I often wonder what if Krishna never came to Draupadi’s rescue? Would all the Kaurava brothers molest her? No one knows.
Of all the saints and Gods we as a civilization are proud off, I think it was only Draupadi who foresaw the destiny of Indian women.
Of all the saints and Gods we as a civilization are proud off, I think it was only Draupadi who foresaw the destiny of Indian women. No matter how many centuries have rolled by, our destinies are still caged in the curves of our bodies. It is a tragedy that we have not been able to walk out of it. When the teenager was molested in Guwahati, no one stood for her until the police arrived after half an hour. For half an hour everyone just watched. When Jyoti was raped, they questioned the time and motive. When five year old Gudiya was raped the police tried to hush the case. So, when I try to take a late night cab I think a zillion times. Where have we changed?

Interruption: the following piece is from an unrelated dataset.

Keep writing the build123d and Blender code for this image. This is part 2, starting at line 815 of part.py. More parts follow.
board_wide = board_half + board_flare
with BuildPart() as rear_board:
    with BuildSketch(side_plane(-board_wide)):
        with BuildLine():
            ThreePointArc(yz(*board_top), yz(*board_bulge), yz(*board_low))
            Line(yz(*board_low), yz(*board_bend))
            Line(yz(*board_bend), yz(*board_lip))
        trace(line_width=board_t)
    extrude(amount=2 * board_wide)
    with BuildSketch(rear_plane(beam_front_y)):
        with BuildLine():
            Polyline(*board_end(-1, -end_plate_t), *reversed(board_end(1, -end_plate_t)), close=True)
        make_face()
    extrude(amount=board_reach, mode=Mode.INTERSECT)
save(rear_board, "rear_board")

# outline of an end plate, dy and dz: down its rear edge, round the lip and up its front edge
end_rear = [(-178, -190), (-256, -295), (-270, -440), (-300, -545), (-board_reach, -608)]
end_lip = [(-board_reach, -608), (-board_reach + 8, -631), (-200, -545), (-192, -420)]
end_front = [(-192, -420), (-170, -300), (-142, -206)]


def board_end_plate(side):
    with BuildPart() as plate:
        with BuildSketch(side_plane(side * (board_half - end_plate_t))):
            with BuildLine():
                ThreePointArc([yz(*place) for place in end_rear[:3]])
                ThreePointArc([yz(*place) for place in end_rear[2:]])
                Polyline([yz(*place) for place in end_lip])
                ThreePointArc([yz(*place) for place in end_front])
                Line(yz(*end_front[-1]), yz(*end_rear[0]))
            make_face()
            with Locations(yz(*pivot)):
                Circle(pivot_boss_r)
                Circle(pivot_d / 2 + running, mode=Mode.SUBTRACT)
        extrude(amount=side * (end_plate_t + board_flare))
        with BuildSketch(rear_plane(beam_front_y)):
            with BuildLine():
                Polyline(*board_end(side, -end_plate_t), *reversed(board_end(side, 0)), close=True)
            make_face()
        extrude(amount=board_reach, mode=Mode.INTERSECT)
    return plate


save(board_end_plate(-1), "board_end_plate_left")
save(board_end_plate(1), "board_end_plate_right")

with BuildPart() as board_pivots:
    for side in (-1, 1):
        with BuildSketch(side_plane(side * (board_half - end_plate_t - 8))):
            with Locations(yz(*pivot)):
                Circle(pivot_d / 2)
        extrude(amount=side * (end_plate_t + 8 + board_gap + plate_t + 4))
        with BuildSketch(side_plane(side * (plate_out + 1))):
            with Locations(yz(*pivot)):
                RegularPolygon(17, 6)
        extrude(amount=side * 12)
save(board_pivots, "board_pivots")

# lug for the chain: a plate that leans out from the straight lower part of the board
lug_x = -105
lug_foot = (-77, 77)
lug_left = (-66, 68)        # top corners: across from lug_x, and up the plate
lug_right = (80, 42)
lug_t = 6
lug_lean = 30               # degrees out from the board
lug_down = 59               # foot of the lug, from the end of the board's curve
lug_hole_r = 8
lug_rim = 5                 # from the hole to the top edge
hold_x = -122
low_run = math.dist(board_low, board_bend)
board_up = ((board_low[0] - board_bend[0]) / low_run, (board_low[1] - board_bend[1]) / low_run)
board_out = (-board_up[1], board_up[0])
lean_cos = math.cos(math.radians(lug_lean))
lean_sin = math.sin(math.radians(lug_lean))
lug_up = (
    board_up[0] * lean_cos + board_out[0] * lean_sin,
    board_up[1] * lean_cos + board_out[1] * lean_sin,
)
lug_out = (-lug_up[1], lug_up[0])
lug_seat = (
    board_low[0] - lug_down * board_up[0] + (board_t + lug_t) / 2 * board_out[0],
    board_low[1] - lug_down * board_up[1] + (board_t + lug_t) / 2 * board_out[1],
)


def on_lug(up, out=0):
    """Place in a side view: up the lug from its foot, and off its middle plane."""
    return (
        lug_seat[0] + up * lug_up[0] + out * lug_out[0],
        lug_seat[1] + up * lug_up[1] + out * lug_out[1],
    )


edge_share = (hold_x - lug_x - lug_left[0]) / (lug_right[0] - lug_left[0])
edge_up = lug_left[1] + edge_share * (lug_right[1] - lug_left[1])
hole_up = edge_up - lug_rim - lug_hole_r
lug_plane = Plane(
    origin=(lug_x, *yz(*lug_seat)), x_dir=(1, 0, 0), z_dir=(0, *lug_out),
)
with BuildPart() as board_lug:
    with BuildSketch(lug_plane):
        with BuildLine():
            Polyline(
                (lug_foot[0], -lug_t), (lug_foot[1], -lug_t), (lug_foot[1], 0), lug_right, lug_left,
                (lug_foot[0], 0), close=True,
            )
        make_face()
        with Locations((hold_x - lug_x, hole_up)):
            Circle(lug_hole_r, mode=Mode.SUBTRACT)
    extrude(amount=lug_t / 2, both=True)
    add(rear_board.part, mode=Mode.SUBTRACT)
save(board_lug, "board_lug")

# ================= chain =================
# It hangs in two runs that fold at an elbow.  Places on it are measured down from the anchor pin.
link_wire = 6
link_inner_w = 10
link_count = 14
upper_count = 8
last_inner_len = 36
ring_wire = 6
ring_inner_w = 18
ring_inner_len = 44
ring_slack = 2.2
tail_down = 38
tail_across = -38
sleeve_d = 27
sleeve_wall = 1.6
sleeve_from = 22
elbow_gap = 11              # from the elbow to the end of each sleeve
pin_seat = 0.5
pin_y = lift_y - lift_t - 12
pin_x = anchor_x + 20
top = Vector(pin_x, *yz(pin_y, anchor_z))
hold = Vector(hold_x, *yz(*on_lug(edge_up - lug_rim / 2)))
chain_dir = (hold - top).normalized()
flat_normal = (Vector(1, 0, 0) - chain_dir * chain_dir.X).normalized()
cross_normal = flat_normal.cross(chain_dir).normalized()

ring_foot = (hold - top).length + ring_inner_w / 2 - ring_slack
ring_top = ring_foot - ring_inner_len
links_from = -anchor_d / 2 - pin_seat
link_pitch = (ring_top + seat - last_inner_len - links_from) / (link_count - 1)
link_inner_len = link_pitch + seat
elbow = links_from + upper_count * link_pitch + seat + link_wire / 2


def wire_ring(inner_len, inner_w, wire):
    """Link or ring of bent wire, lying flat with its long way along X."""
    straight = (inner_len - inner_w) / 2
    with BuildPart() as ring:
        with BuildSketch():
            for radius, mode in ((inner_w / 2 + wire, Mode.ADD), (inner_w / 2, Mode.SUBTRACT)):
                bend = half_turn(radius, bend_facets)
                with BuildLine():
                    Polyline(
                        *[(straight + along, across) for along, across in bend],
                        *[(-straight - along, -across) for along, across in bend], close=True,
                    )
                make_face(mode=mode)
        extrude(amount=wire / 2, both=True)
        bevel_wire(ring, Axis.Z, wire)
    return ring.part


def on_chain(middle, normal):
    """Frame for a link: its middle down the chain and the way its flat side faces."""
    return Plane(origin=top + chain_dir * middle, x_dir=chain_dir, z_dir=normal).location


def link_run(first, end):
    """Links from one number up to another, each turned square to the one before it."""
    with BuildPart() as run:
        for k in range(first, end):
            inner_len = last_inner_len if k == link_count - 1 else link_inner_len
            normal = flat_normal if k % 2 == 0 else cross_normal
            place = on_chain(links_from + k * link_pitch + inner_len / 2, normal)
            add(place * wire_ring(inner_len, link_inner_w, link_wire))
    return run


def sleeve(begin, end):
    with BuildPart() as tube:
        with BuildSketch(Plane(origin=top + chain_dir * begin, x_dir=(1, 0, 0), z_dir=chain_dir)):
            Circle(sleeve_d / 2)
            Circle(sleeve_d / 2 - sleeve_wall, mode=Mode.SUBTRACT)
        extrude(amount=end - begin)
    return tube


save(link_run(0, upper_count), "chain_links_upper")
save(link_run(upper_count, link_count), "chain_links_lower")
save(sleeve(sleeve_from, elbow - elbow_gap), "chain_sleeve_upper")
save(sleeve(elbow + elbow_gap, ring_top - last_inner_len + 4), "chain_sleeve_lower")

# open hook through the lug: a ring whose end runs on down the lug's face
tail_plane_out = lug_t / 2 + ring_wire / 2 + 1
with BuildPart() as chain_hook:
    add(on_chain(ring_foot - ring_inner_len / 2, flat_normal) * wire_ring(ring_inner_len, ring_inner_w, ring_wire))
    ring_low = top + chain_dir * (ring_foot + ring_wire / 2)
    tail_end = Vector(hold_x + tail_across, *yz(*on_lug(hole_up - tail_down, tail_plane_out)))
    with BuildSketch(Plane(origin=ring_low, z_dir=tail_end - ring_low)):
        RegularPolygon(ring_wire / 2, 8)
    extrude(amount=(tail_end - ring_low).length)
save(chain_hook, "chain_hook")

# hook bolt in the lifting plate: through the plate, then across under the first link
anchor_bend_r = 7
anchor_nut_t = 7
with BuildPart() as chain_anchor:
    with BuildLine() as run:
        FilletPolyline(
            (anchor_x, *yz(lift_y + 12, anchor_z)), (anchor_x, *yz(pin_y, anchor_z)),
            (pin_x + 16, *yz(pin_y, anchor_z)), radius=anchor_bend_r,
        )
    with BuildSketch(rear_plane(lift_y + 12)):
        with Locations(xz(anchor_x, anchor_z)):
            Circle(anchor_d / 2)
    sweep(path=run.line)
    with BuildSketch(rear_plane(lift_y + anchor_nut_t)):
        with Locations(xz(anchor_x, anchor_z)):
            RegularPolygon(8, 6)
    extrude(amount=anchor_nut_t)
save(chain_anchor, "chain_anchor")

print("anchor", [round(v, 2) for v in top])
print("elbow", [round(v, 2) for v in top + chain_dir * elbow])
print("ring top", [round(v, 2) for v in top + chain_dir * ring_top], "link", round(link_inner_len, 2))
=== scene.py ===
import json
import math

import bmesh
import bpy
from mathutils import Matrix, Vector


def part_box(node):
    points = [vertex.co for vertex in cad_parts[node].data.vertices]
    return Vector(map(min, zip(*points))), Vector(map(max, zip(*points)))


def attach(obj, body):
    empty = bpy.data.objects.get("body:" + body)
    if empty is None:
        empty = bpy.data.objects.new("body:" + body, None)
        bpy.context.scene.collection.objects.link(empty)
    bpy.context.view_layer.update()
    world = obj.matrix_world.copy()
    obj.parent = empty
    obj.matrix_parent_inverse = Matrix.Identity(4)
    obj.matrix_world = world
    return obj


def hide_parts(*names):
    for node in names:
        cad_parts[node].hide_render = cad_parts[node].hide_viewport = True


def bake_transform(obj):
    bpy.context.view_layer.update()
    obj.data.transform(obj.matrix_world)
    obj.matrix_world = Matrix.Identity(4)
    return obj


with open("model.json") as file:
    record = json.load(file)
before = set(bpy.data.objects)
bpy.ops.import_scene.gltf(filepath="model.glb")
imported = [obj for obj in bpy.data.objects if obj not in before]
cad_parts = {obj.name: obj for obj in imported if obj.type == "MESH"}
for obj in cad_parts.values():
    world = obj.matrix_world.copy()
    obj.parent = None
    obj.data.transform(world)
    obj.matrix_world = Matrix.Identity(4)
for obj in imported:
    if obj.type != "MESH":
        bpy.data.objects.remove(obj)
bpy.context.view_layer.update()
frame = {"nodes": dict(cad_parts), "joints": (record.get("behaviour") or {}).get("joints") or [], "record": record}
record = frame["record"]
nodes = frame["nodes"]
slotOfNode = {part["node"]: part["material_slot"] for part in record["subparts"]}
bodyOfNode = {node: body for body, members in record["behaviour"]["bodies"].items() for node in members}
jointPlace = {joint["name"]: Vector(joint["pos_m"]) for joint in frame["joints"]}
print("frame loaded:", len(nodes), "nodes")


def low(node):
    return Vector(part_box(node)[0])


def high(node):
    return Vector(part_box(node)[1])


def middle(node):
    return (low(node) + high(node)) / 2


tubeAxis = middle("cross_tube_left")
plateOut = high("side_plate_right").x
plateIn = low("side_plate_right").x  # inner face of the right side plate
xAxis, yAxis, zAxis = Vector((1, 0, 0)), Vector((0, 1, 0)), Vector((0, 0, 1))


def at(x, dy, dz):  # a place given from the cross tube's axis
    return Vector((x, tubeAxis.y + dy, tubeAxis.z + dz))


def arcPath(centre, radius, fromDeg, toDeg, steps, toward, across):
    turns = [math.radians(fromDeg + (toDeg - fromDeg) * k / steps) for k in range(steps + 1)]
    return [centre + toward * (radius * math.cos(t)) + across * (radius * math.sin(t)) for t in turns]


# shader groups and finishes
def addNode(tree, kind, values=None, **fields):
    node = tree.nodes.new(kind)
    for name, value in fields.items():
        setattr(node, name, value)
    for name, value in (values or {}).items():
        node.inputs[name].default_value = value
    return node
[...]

I think whenever a woman or girl is raped or molested, it is only Draupadi who understands and she again rages in heaven. May be all the Gods lower their heads for some time and then they forget. I think till today Draupadi has not tied her hair.

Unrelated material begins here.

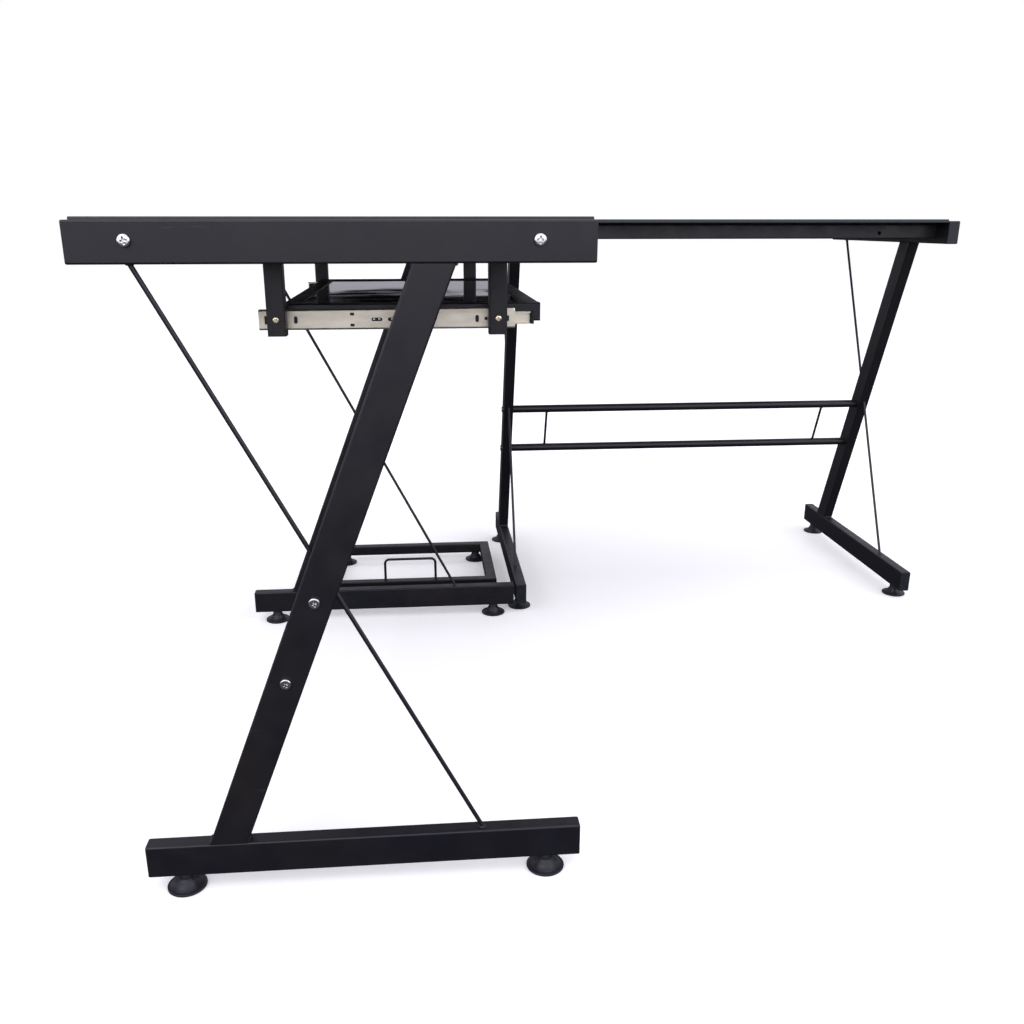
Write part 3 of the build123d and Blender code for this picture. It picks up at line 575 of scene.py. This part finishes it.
# %% [markdown]
# A turned shape, such as a screw head or a glide, is a profile spun around its axis. The
# seam is joined and the normals are recalculated, because a spin can leave them inward.

# %% Turned shapes
def turned(name, profile, segments):
    """Lathe a list of (radius, height) points, in millimetres, around Z."""
    mesh = bmesh.new()
    verts = [mesh.verts.new((r * MM, 0, z * MM)) for r, z in profile]
    edges = [mesh.edges.new(pair) for pair in zip(verts, verts[1:])]
    bmesh.ops.spin(mesh, geom=verts + edges, axis=(0, 0, 1), cent=(0, 0, 0),
                   steps=segments, angle=2 * math.pi)
    bmesh.ops.remove_doubles(mesh, verts=mesh.verts, dist=JOIN)
    bmesh.ops.recalc_face_normals(mesh, faces=mesh.faces)
    for face in mesh.faces:
        face.smooth = True
    return mesh_object(name, mesh)


def mesh_object(name, mesh, material=None):
    data = bpy.data.meshes.new(name)
    mesh.to_mesh(data)
    mesh.free()
    if material:
        data.materials.append(material)
    piece = bpy.data.objects.new(name, data)
    SCENE.collection.objects.link(piece)
    return piece


def applied(piece):
    """Turn a piece's modifiers into plain mesh."""
    ready = piece.evaluated_get(bpy.context.evaluated_depsgraph_get())
    made = bpy.data.meshes.new_from_object(ready)
    piece.modifiers.clear()
    piece.data = made


def discard(piece):
    bpy.data.objects.remove(piece)


def arc(middle, radius, start, end, steps):
    """Points on an arc of a profile, angles in degrees."""
    turns = [math.radians(start + (end - start) * step / steps) for step in range(steps + 1)]
    return [(middle[0] + radius * math.cos(a), middle[1] + radius * math.sin(a)) for a in turns]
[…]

As, I end this post, it is almost morning. I am still melancholy. I remember this quote from the Mahabharata, The Book of Beginning that says, “Poets have told it before, poets are telling it now, other poets shall tell this history on earth in the future.” I think when Ved Vyas wrote this, he told of the umbilical chord we as Indian women are tied to Draupadi. Jyoti, Gudiya, the teenager in Guwahati, me and you; we are all destinies caged in a female body.